What you need to do: Reproduce exactly the opening lines of the listing, stopping after the line that contains "on the table." and including it.

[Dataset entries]
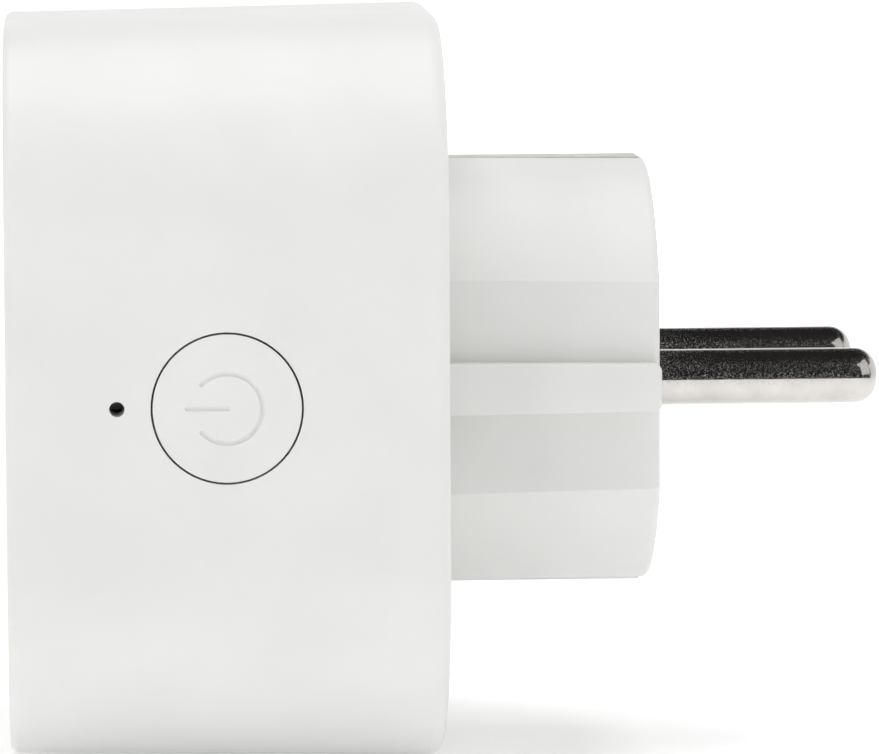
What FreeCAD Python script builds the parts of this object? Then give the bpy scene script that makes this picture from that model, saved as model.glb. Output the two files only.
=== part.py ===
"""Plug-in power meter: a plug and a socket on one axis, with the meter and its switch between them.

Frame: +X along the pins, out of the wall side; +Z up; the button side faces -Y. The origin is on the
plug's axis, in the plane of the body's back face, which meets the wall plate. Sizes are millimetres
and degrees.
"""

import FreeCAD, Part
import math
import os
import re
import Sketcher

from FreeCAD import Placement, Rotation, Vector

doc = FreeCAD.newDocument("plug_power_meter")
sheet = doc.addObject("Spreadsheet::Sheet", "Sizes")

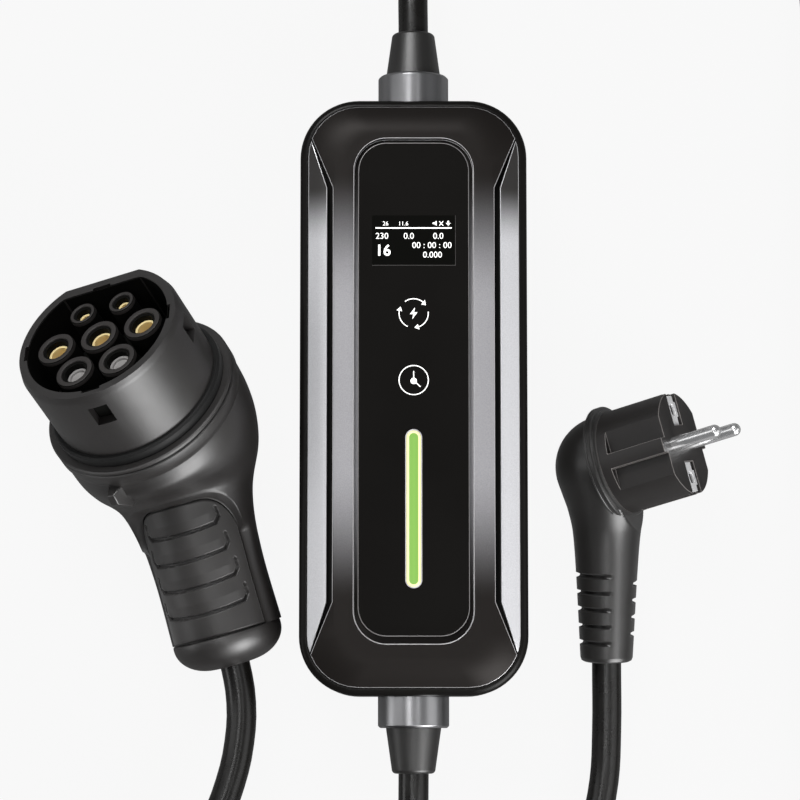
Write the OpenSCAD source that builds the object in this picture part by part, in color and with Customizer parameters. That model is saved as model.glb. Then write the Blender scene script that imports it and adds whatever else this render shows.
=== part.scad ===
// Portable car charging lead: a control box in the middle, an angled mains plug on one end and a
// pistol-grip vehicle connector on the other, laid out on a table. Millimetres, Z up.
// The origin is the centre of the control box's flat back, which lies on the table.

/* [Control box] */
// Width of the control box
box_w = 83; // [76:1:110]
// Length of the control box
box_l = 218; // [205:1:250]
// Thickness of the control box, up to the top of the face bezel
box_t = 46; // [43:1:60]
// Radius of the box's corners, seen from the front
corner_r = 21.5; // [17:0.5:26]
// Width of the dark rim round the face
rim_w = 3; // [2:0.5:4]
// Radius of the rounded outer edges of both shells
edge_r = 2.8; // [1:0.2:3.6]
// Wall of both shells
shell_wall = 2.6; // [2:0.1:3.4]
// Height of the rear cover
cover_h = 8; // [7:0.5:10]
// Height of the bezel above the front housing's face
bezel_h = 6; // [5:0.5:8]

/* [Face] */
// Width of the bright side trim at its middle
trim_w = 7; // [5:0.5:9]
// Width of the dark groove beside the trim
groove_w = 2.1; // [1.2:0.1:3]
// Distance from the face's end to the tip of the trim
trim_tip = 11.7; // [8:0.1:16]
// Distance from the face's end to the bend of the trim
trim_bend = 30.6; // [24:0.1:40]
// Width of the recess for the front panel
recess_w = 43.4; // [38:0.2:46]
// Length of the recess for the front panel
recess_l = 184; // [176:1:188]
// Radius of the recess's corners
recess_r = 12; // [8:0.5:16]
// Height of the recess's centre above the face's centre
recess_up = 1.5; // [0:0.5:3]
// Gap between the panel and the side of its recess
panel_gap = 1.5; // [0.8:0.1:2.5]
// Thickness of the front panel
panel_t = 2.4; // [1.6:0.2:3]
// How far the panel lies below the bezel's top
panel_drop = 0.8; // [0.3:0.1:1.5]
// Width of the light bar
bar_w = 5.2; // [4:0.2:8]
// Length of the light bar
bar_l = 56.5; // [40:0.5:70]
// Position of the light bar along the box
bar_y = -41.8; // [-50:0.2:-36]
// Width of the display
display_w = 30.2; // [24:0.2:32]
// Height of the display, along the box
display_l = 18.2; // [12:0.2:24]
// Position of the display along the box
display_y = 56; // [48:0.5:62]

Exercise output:
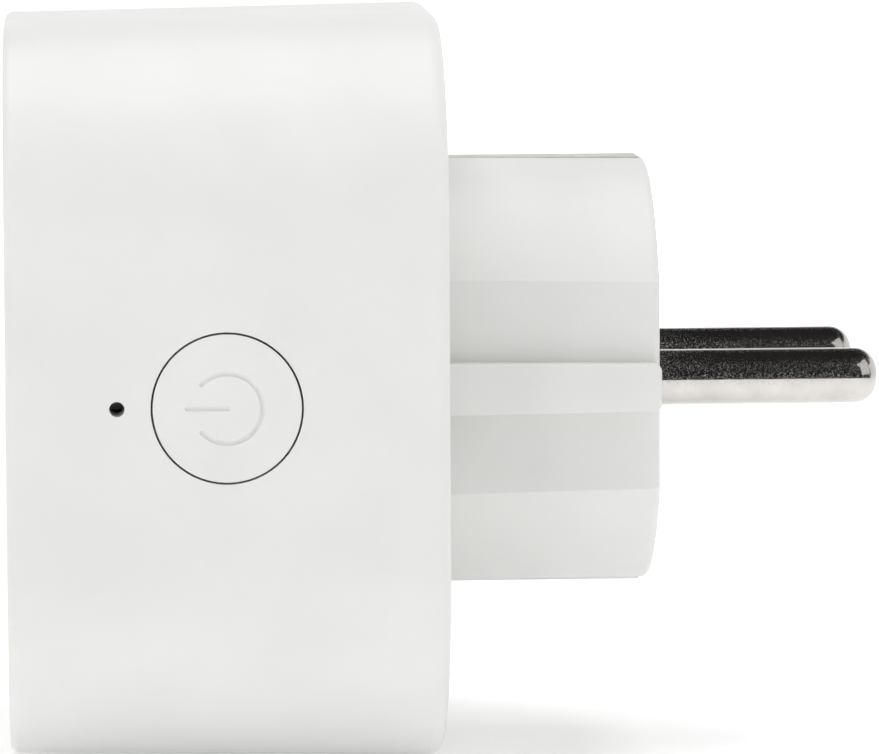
What FreeCAD Python script builds the parts of this object? Then give the bpy scene script that makes this picture from that model, saved as model.glb. Output the two files only.
=== part.py ===
"""Plug-in power meter: a plug and a socket on one axis, with the meter and its switch between them.

Frame: +X along the pins, out of the wall side; +Z up; the button side faces -Y. The origin is on the
plug's axis, in the plane of the body's back face, which meets the wall plate. Sizes are millimetres
and degrees.
"""

import FreeCAD, Part
import math
import os
import re
import Sketcher

from FreeCAD import Placement, Rotation, Vector

doc = FreeCAD.newDocument("plug_power_meter")
sheet = doc.addObject("Spreadsheet::Sheet", "Sizes")

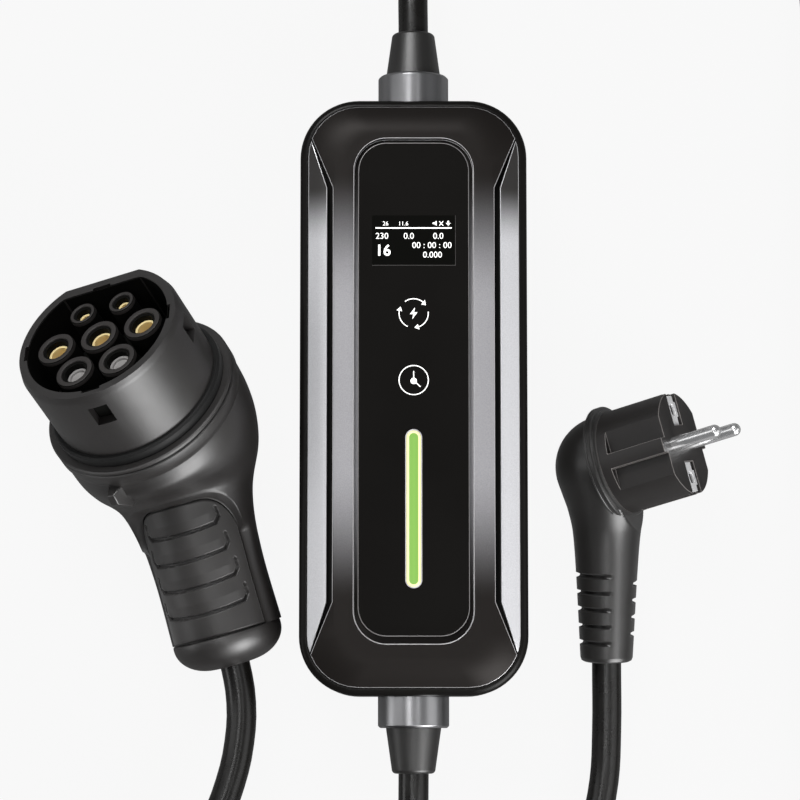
Write the OpenSCAD source that builds the object in this picture part by part, in color and with Customizer parameters. That model is saved as model.glb. Then write the Blender scene script that imports it and adds whatever else this render shows.
=== part.scad ===
// Portable car charging lead: a control box in the middle, an angled mains plug on one end and a
// pistol-grip vehicle connector on the other, laid out on a table. Millimetres, Z up.
// The origin is the centre of the control box's flat back, which lies on the table.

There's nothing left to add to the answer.